Thunder Didn't Give Away a Trip to the NBA Finals; Golden State Warriors Took It
The Golden State Warriors met the Oklahoma City Thunder's superior execution, strategy and all-around edge in earthly play with what felt like acts of God on Monday, securing a 96-88 win in Game 7 of the Western Conference Finals.
Score one for divine intervention.
Golden State completed its improbable emergence from a 3-1 series hole (becoming just the 10th of 233 teams to pull off the feat), erasing yet another double-digit deficit with absurd shooting, ridiculous resolve and relentless confidence.
The victory swells Golden State's already enormous legend.
It was the Warriors' 17th win after trailing by double figures, and it came against a Thunder team that easily erased the squad many thought would trouble the Warriors most: the 67-win San Antonio Spurs.
To beat the Thunder in Monday's decisive contest, Golden State needed 36 points and a series of truly unstoppable offensive sequences from unanimous MVP Stephen Curry.
Curry was truly transcendent...and it has generally required transcendence to beat the Thunder.
In Game 6, the Warriors survived by the scorching-hot hand of Klay Thompson, who pumped in 41 points, setting an NBA record for made three-pointers in a postseason game with 11. There is no other team with two game-altering fireballers like Curry and Thompson. There never has been. Probably, there never will be.
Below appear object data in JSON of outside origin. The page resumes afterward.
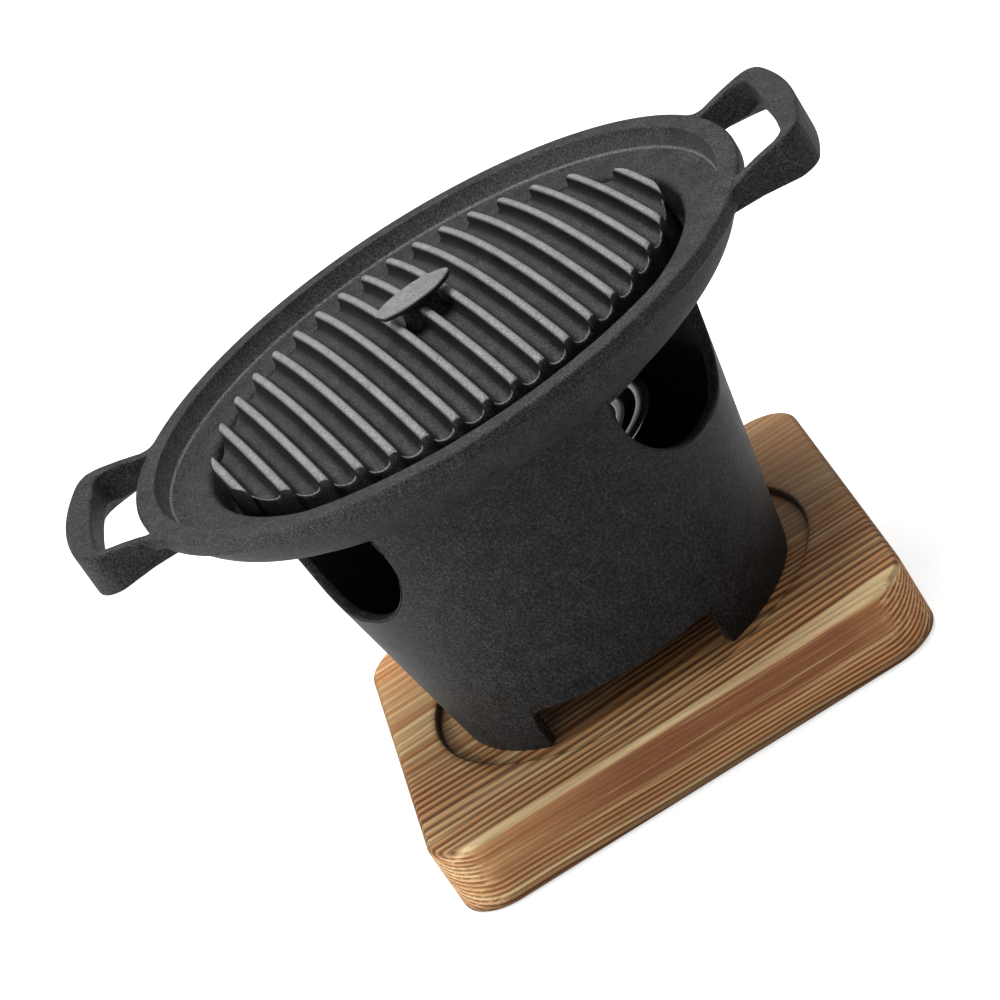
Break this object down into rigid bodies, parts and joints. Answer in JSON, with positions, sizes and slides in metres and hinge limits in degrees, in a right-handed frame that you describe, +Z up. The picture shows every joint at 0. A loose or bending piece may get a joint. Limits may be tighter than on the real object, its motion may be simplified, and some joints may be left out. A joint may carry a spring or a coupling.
{
  "type": "portable barbecue grill",
  "caption": "Small round table-top barbecue: cast stove with side vents on a wood board, spirit burner inside, loop-handled pan and lift-out ribbed grill.",
  "frame": {"origin": "middle of the pan's footprint, at the underside of the wood board", "axes": "+Z up, +X through the two loop handles, -Y towards the side of the stove that shows one foot arch in the middle"},
  "size_m": [0.2646, 0.218, 0.1563],
  "materials": {
    "wood": "charred and brushed softwood",
    "coated_cast": "black textured non-stick coat on cast metal",
    "tray_steel": "satin",
    "polished_steel": "polished",
    "wadding": "mineral fibre"
  },
  "bodies": {
    "base": {"wood_base": "wood"},
    "stove": {"stove_body": "coated_cast", "burner_tray": "tray_steel"},
    "burner": {"burner_cup": "polished_steel", "fuel_cup": "polished_steel", "fuel_wadding": "wadding"},
    "pan": {"roasting_pan": "coated_cast"},
    "grill": {"grill_insert": "coated_cast"}
  },
  "joints": [
    {"name": "stove_lift", "type": "slide", "parent": "base", "child": "stove", "axis": [0, 0, 1], "range_m": [0, 0.03]},
    {"name": "burner_lift", "type": "slide", "parent": "stove", "child": "burner", "axis": [0, 0, 1], "range_m": [0, 0.025]},
    {"name": "pan_lift", "type": "slide", "parent": "stove", "child": "pan", "axis": [0, 0, 1], "range_m": [0, 0.06]},
    {"name": "grill_lift", "type": "slide", "parent": "pan", "child": "grill", "axis": [0, 0, 1], "range_m": [0, 0.03]}
  ]
}
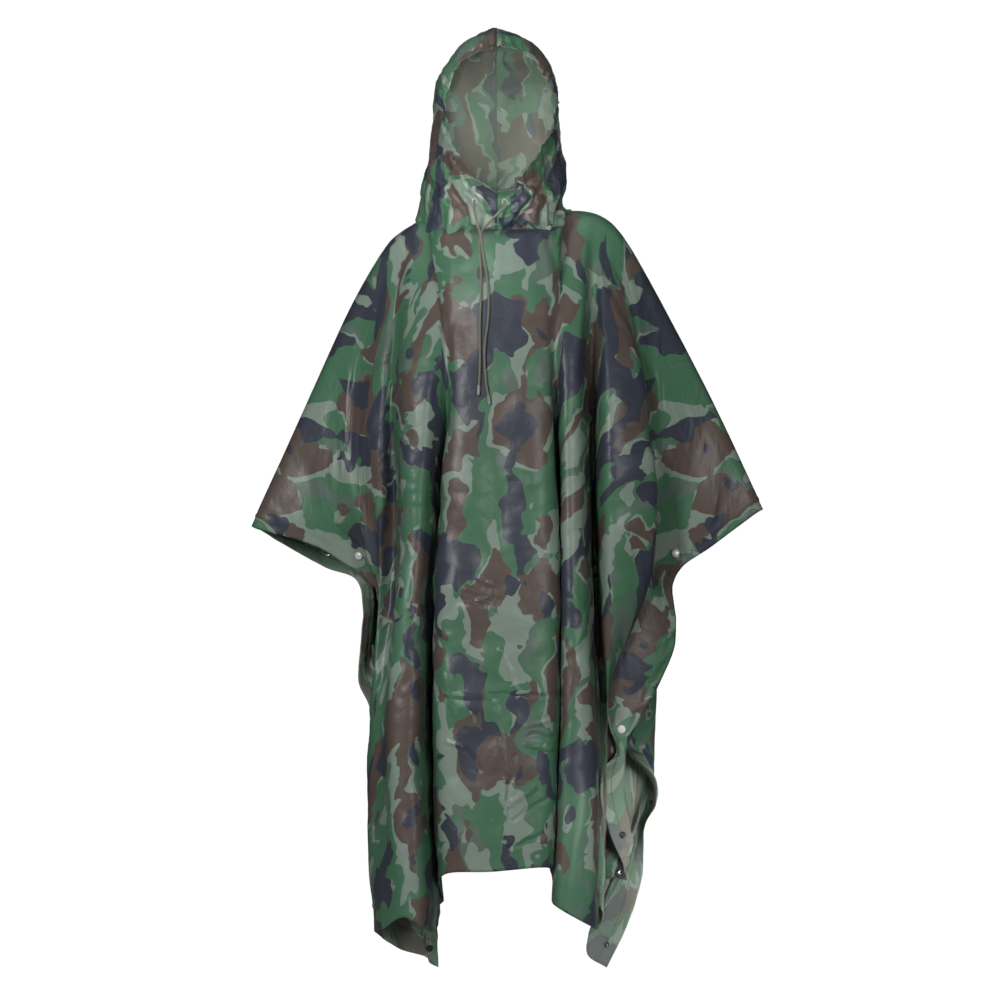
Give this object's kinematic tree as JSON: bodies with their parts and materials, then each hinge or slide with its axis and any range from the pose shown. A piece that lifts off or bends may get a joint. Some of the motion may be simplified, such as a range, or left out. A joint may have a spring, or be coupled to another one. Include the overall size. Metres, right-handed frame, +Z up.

If not for the truly unique shot-making of those two players—against dialed-in schemes, dogged coverage and incomparable Thunder length—Oklahoma City would be headed for the Finals.
It follows that this is where the "OKC choked" narratives must die.
The Thunder were better than the Warriors in virtually every facet of this series. Yes, OKC's three-point shooting went cold in Games 6 and 7; it missed 13 straight triples in one span, a cold streak that lasted more than two quarters.
But their effort never wavered, and their defensive intensity held strong until Golden State's silly sniping wore away that resolve, per Matt Moore of CBSSports.com:
Game 7 was a microcosm of the series. The Thunder secured more rebounds than Golden State, tallied an equal number of assists, turned the ball over less frequently, got to the foul line more and shot a better percentage from two-point range. For the vast majority of this contest and the seven-game engagement, Oklahoma City out-hustled, out-executed and outplayed the 73-win Warriors.
But Golden State shot 38-of-82 from three-point range in Games 6 and 7, hitting 17 of 37 shots Monday. Kevin Durant, who finished Monday's tilt with 27 points on 10-of-19 shooting, summed it up, per Royce Young of ESPN.com:
This isn't sour grapes. Nor is it an exaggeration. Quantitatively speaking, the Thunder were better than the Warriors for most of the series, per ESPN Stats & Information:
The only real failure we can pin on the Thunder is this: They didn't know how to react when the Warriors just kept making impossible shots.
So, sure, OKC seized up a little bit in the late going Monday—a bad look for the team that blew more fourth-quarter leads in the regular season than anyone else. And, it should be added, a worse look for the Thunder after they faltered down the stretch in Game 6.
But can you blame them?

They watched Curry hit ridiculous isolation, quick-trigger treys against perfectly set defenders (even if the Warriors were wise to seek out switches for this purpose). They endured Thompson's incendiary marksmanship, riddled with 28-foot turnarounds and off-balance flings, in Game 6.
Thompson provided another unconscious shooting streak in the second quarter Monday, hitting four triples in the period and keeping Golden State within striking distance. He finished with 21 points on 6-of-11 shooting from deep.
Generally and consistently, OKC forced the Warriors' vaunted offense to stagnate, to become almost totally reliant on individual shot-making—exactly the thing everyone has always pilloried the Thunder's attack for.
The Warriors made shots because that's what they do. That's their ultimate skill, and it trumped everything else.
Against a normal foe, in a normal year, Oklahoma City's effort and execution would have been enough. Judging by what happened to a historically good Spurs team, it would have been more than enough.
But a 73-win team is not normal. And this is not a normal year.
Forget the lazy, myopic choking angle. If OKC screwed anything up, it was timing. It peaked when the Warriors just happened to hit the height of their powers.

It's difficult to frame things this way without slighting the Cleveland Cavaliers, but the Thunder provided the biggest challenge imaginable for the Warriors. For the Dubs, the hardest work is over...because how could anything be harder than that?
Yes, the Cavs have cruised through the East, never facing elimination (while the Warriors faced it three times in one series). And yes, the Cavaliers actually led Golden State 2-1 in last year's Finals, despite the absences of Kyrie Irving and Kevin Love.
But after a fight like the one the Warriors just survived against the Thunder—one that required incomprehensible resolve, luck and something like the invisible hand of fate—it's difficult to concoct a scenario in which this Golden State team fails to finish the job.